England has been nuts for plants since the Victorians made it an obsession. The Chelsea Flower Show is “a shop window for the world,” said Raymond Evison, who has been cultivating clematis on England’s balmy offshore tax haven island of Guernsey for decades. He sells 2 million plants a year, almost half to the United States.
The latest trend? “More leisure time but less time for gardening,” he said. Clients want plants that burst into summer-long bloom but don’t require a lot of pruning.
Another trend? “The Chinese,” he said. They love the Chelsea Flower Show.
This was the first Chelsea show since the death of David Austin, Britain’s most famous plant breeder, credited with restoring fragrance to the modern rose. But his family and company carried on, with two new roses and a “Secret Garden”-themed display.
Designer Sarah Eberle made the “Resilience Garden” for this year’s show. “I wanted to deliver a message: Come on, climate change is real, it’s here, it’s coming.”
What would she grow in her English cottage garden of the future?
“It’s not the future,” she corrected.
She’d plant cacti, aloe, yucca. She’d plant trees that are drought-resistant, pest-resistant, that could handle new extremes — too hot, too cold, at all the wrong times.

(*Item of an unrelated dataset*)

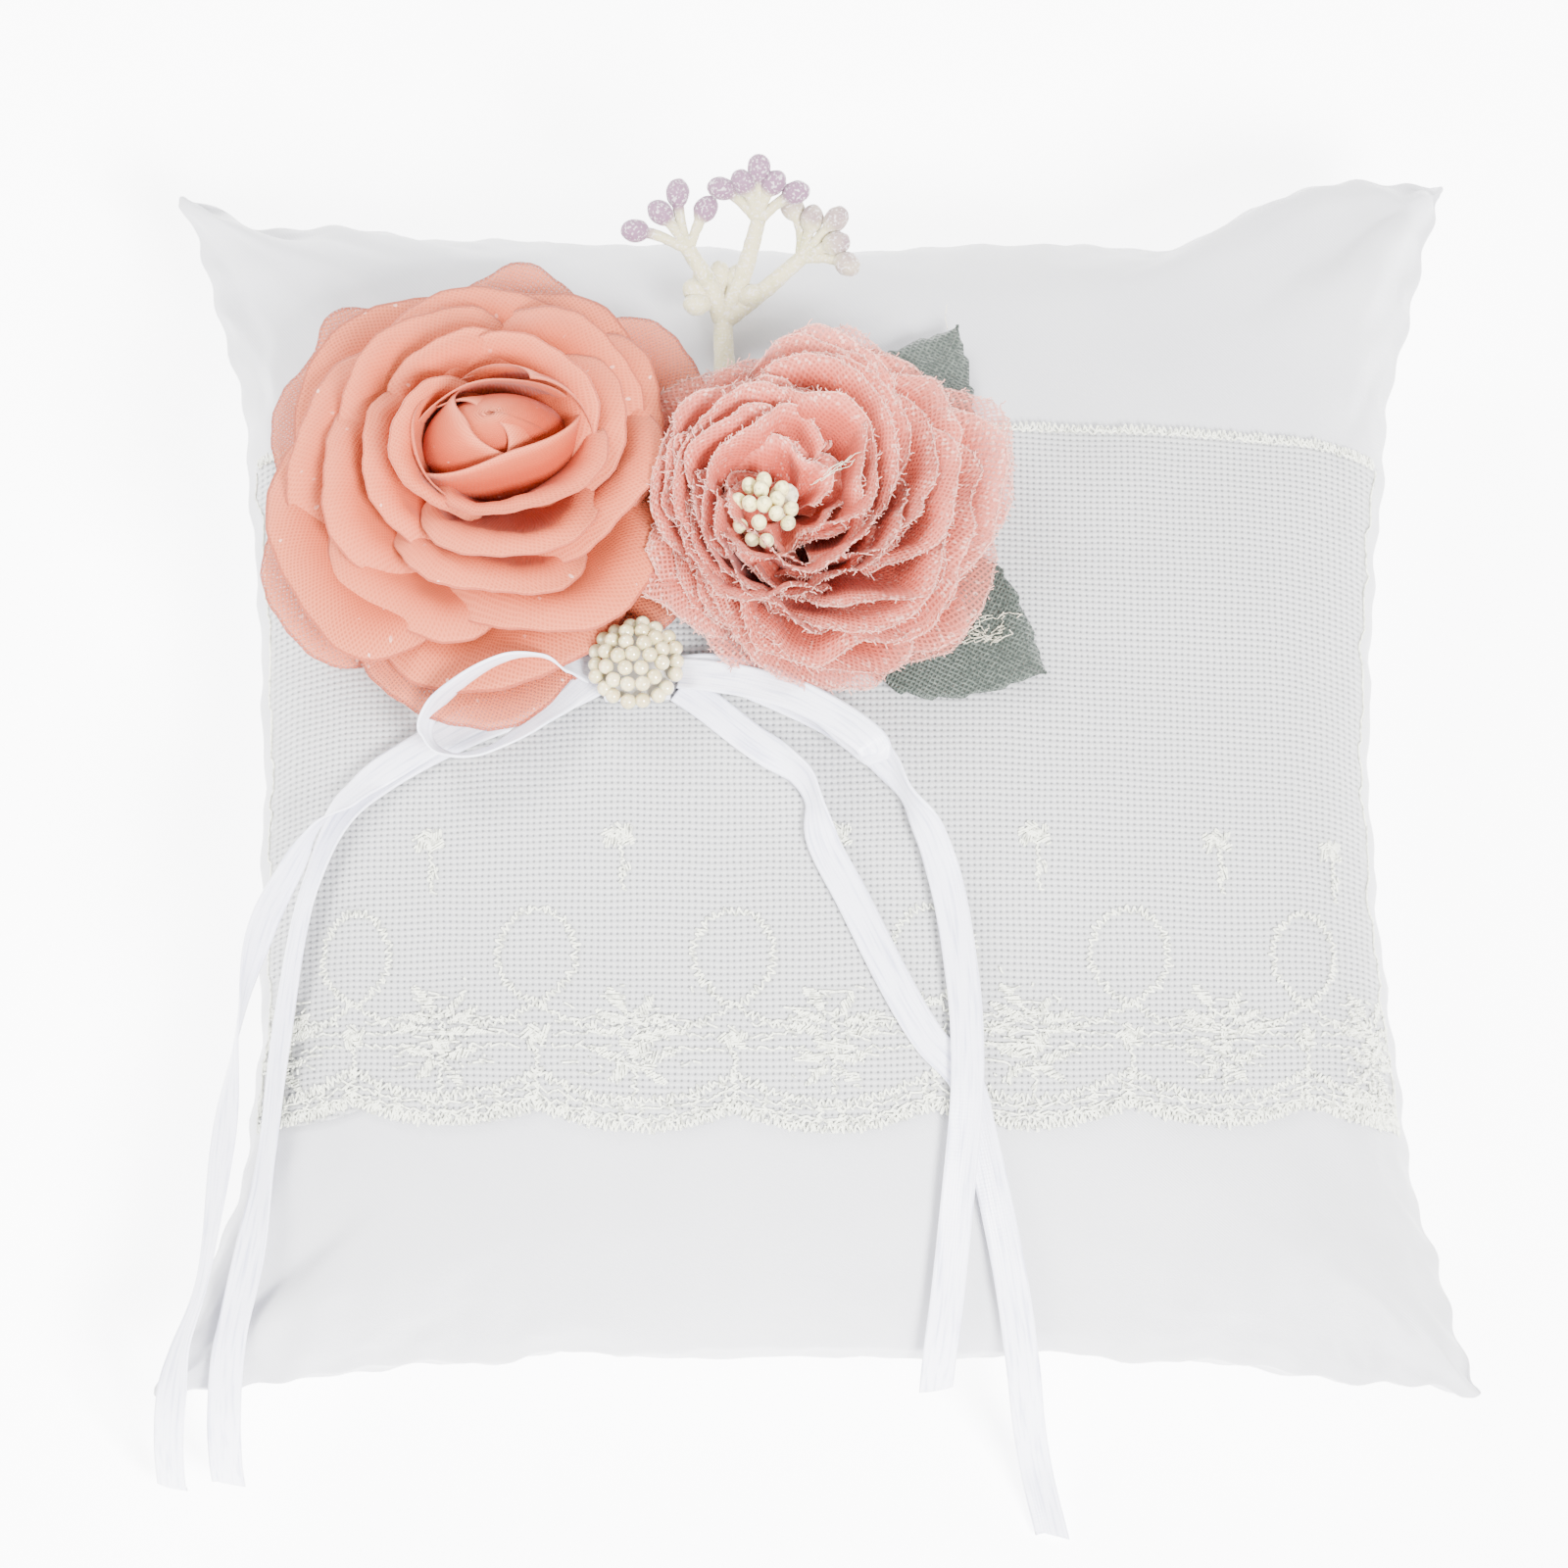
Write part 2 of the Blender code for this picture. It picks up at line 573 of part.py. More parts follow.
def add_ribbon(name, route, material, per_span=2):
    """Flat ribbon swept along its route; roll turns it from lying flat (0) to on edge (90)."""
    points = [point for point, _ in route]
    line, rolls = smooth_route(points, [roll for _, roll in route], per_span)
    corners, loops = [], []
    wide_before = None
    for k, (point, roll) in enumerate(zip(line, rolls)):
        ahead = line[min(k + 1, len(line) - 1)] - line[max(k - 1, 0)]
        ahead.normalize()
        wide = edge_normal(point).cross(ahead).normalized()
        wide = Matrix.Rotation(math.radians(roll), 3, ahead) @ wide
        # where the ribbon doubles back, its edges stay on the sides that they were on
        if wide_before is not None and wide.dot(wide_before) < 0:
            wide = -wide
        wide_before = wide
        thick = ahead.cross(wide).normalized() * RIBBON_THICKNESS / 2
        half = wide * RIBBON_WIDTH / 2
        loops.append(list(range(len(corners), len(corners) + 4)))
        corners += [
            point - half - thick, point + half - thick, point + half + thick, point - half + thick
        ]
    faces = [tuple(reversed(loops[0])), tuple(loops[-1])]
    for first, second in zip(loops, loops[1:]):
        under, right, over, left = bridge(first, second)
        # a twisted facet has no flat face, so both sides of the ribbon fold along one diagonal
        faces += [(under[0], under[1], under[2]), (under[0], under[2], under[3])]
        faces += [(over[0], over[1], over[3]), (over[1], over[2], over[3])]
        faces += [right, left]
    return add_solid(name, corners, faces, material)


def add_ribbons(satin):
    """The knot under the pearls, its two loops and its four tails."""
    across, along, deep = KNOT_SIZE
    frame = flower_frame("knot_frame", PEARL_CENTRE, PEARL_TILT, KNOT_LIFT)
    corners = [
        Vector((sx * across / 2, sy * along / 2, sz * deep))
        for sz in (0, 1) for sx, sy in ((-1, -1), (1, -1), (1, 1), (-1, 1))
    ]
    faces = [(3, 2, 1, 0), (4, 5, 6, 7)] + bridge([0, 1, 2, 3], [4, 5, 6, 7])
    add_solid("ribbon_knot", corners, faces, satin, frame)

    def free(x, y, z):
        """Point past the pillow's edge, at its height above the table."""
        return Vector((x, y, z))

    add_ribbon("ribbon_tail_left_1", [
        (on_cover(-0.0336, 0.0070, 0.0029), 0),
        (on_cover(-0.0400, 0.0045, 0.0023), 0),
        (on_cover(-0.0520, 0.0010, 0.0022), 0),
        (on_cover(-0.0650, -0.0055, 0.0024), 0),
        (on_cover(-0.0710, -0.0100, 0.0034), 20),
        (on_cover(-0.0765, -0.0150, 0.0056), 60),
        (on_cover(-0.0800, -0.0205, 0.0066), 80),
        (free(-0.0885, -0.0300, 0.0440), 85),
        (free(-0.0935, -0.0430, 0.0385), 60),
        (free(-0.0965, -0.0620, 0.0350), 30),
        (free(-0.0995, -0.0820, 0.0335), 20),
        (free(-0.1035, -0.0930, 0.0300), 20),
        (free(-0.1045, -0.1000, 0.0200), 25),
        (free(-0.1040, -0.1040, 0.0095), 25),
    ], satin)
    add_ribbon("ribbon_tail_left_2", [
        (on_cover(-0.0336, 0.0055, 0.0022), 0),
        (on_cover(-0.0400, 0.0030, 0.0014), 0),
        (on_cover(-0.0520, -0.0005, 0.0014), 0),
        (on_cover(-0.0655, -0.0065, 0.0014), 0),
        (on_cover(-0.0725, -0.0125, 0.0018), 10),
        (on_cover(-0.0765, -0.0210, 0.0024), 15),
        (on_cover(-0.0790, -0.0300, 0.0026), 10),
        (on_cover(-0.0815, -0.0470, 0.0026), 0),
        (on_cover(-0.0830, -0.0630, 0.0026), 0),
        (on_cover(-0.0855, -0.0790, 0.0026), 0),
        (free(-0.0885, -0.0930, 0.0345), 0),
        (free(-0.0895, -0.1010, 0.0280), 0),
        (free(-0.0900, -0.1050, 0.0160), 0),
        (free(-0.0900, -0.1065, 0.0080), 0),
    ], satin)
    add_ribbon("ribbon_tail_right_1", [
        (on_cover(-0.0208, 0.0065, 0.0029), 0),
        (on_cover(-0.0150, 0.0060, 0.0030), 0),
        (on_cover(-0.0080, 0.0030, 0.0032), 0),
        (on_cover(0.0025, -0.0025, 0.0034), 0),
        (on_cover(0.0095, -0.0085, 0.0044), 35),
        (on_cover(0.0136, -0.0145, 0.0050), 70),
        (on_cover(0.0173, -0.0210, 0.0042), 30),
        (on_cover(0.0199, -0.0300, 0.0032), 0),
        (on_cover(0.0217, -0.0420, 0.0028), 0),
        (on_cover(0.0224, -0.0510, 0.0028), 0),
        (on_cover(0.0223, -0.0610, 0.0028), 0),
        (on_cover(0.0209, -0.0750, 0.0028), 0),
        (on_cover(0.0195, -0.0870, 0.0030), 0),
        (free(0.0185, -0.0950, 0.0320), 0),
        (free(0.0180, -0.0985, 0.0190), 0),
    ], satin)
    add_ribbon("ribbon_tail_right_2", [
        (on_cover(-0.0208, 0.0040, 0.0022), 0),
        (on_cover(-0.0165, 0.0010, 0.0016), 0),
        (on_cover(-0.0100, -0.0045, 0.0018), 0),
        (on_cover(-0.0030, -0.0100, 0.0034), 50),
        (on_cover(-0.0005, -0.0145, 0.0038), 60),
        (on_cover(0.0010, -0.0210, 0.0024), 15),
        (on_cover(0.0055, -0.0300, 0.0016), 0),
        (on_cover(0.0113, -0.0420, 0.0015), 0),
        (on_cover(0.0165, -0.0510, 0.0014), 0),
        (on_cover(0.0222, -0.0575, 0.0014), 0),
        (on_cover(0.0246, -0.0660, 0.0015), 0),
        (on_cover(0.0275, -0.0780, 0.0017), 0),
        (on_cover(0.0295, -0.0870, 0.0024), 0),
        (free(0.0312, -0.0955, 0.0300), 0),
        (free(0.0322, -0.0995, 0.0180), 0),
        (free(0.0338, -0.1045, 0.0060), 0),
        (free(0.0362, -0.1130, 0.0010), 0),
    ], satin)
    add_ribbon("bow_loop_left", [
        (on_cover(-0.0344, 0.0068, 0.0044), 0),
        (on_cover(-0.0380, 0.0072, 0.0064), 30),
        (on_cover(-0.0425, 0.0074, 0.0104), 60),
        (on_cover(-0.0480, 0.0060, 0.0130), 75),
        (on_cover(-0.0535, 0.0034, 0.0126), 80),
        (on_cover(-0.0580, 0.0004, 0.0104), 85),
        (on_cover(-0.0592, -0.0030, 0.0082), 95),
        (on_cover(-0.0562, -0.0062, 0.0074), 110),
        (on_cover(-0.0500, -0.0060, 0.0068), 125),
        (on_cover(-0.0430, -0.0020, 0.0060), 145),
        (on_cover(-0.0375, 0.0025, 0.0044), 165),
        (on_cover(-0.0344, 0.0056, 0.0036), 180),
    ], satin)
    add_ribbon("bow_loop_right", [
        (on_cover(-0.0208, 0.0060, 0.0037), 0),
        (on_cover(-0.0160, 0.0060, 0.0044), 0),
        (on_cover(-0.0080, 0.0035, 0.0056), 0),
        (on_cover(0.0000, -0.0010, 0.0068), 0),
        (on_cover(0.0058, -0.0068, 0.0086), 0),
        (on_cover(0.0086, -0.0098, 0.0101), 0),
        (on_cover(0.0076, -0.0087, 0.0121), 0),
        (on_cover(0.0034, -0.0052, 0.0116), 0),
        (on_cover(-0.0030, -0.0008, 0.0098), 0),
        (on_cover(-0.0100, 0.0025, 0.0072), 0),
        (on_cover(-0.0160, 0.0045, 0.0053), 0),
        (on_cover(-0.0208, 0.0055, 0.0044), 0),
    ], satin)


def main():
    """Build every piece of the pillow."""
    clear_scene()
    satin = finish_material("white_satin", (0.83, 0.83, 0.85), 0.45)
    fibre = finish_material("polyester_fibre", (0.80, 0.80, 0.80), 0.95)
    net = finish_material("ribbed_net", (0.79, 0.79, 0.78), 0.8)
    thread = finish_material("cream_thread", (0.82, 0.81, 0.75), 0.7)
    felt = finish_material("white_felt", (0.78, 0.76, 0.74), 0.95)
    chiffon = finish_material("peach_chiffon", (0.91, 0.46, 0.33), 0.6)
    organza = finish_material("coral_organza", (0.86, 0.34, 0.28), 0.6)
    cream = finish_material("cream_heads", (0.88, 0.84, 0.68), 0.5)
    cloth = finish_material("grey_green_cloth", (0.21, 0.27, 0.23), 0.7)
    pearl = finish_material("pearl", (0.93, 0.88, 0.74), 0.25)
    flock = finish_material("flocked_sprig", (0.82, 0.78, 0.70), 0.85)
    ribbon = finish_material("ribbon_satin", (0.86, 0.87, 0.92), 0.35)
    add_covers(satin, fibre)
    add_lace(net, thread)
    add_rose(chiffon, felt, thread)
    add_organza_flower(organza, felt, thread, cream)
    add_leaves(cloth)
    add_sprig(flock)
    add_pearl_dome(pearl, felt)
    add_ribbons(ribbon)


main()
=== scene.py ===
"""Dresses the ring bearer pillow: stuffed satin, lace, fabric flowers, pearls, sprig and ribbons."""

import logging
import math
from dataclasses import dataclass, field
from enum import Enum

import bpy
import numpy as np
from mathutils import Matrix, Vector, noise
from mathutils.bvhtree import BVHTree


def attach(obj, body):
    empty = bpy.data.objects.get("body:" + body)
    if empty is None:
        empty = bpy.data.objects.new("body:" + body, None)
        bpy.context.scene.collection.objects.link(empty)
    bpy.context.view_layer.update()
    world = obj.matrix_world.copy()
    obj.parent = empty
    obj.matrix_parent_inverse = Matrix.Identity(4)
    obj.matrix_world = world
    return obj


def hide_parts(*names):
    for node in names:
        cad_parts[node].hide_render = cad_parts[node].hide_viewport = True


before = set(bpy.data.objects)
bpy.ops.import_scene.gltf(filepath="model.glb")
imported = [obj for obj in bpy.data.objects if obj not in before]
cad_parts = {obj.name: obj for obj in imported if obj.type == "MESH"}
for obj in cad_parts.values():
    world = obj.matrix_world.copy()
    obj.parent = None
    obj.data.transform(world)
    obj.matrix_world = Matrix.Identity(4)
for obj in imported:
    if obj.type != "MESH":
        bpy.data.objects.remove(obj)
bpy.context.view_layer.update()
LOG = logging.getLogger("ring_pillow")
MM = 0.001
BODY = "root"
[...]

She’d manage her water better.
Eberle has been a garden designer for 40 years. She offered an observation. Early in her career, the wisdom went, a gardener here would cut her herbaceous perennials down to the ground in late October. They’d sleep through the winter, grow again in the spring.
But now? “They’re growing waist-high by Christmas,” she said. “This is just in my years. There’s no hard winter anymore. Many people might miss it. But a gardener? A gardener sees it with her own eyes.”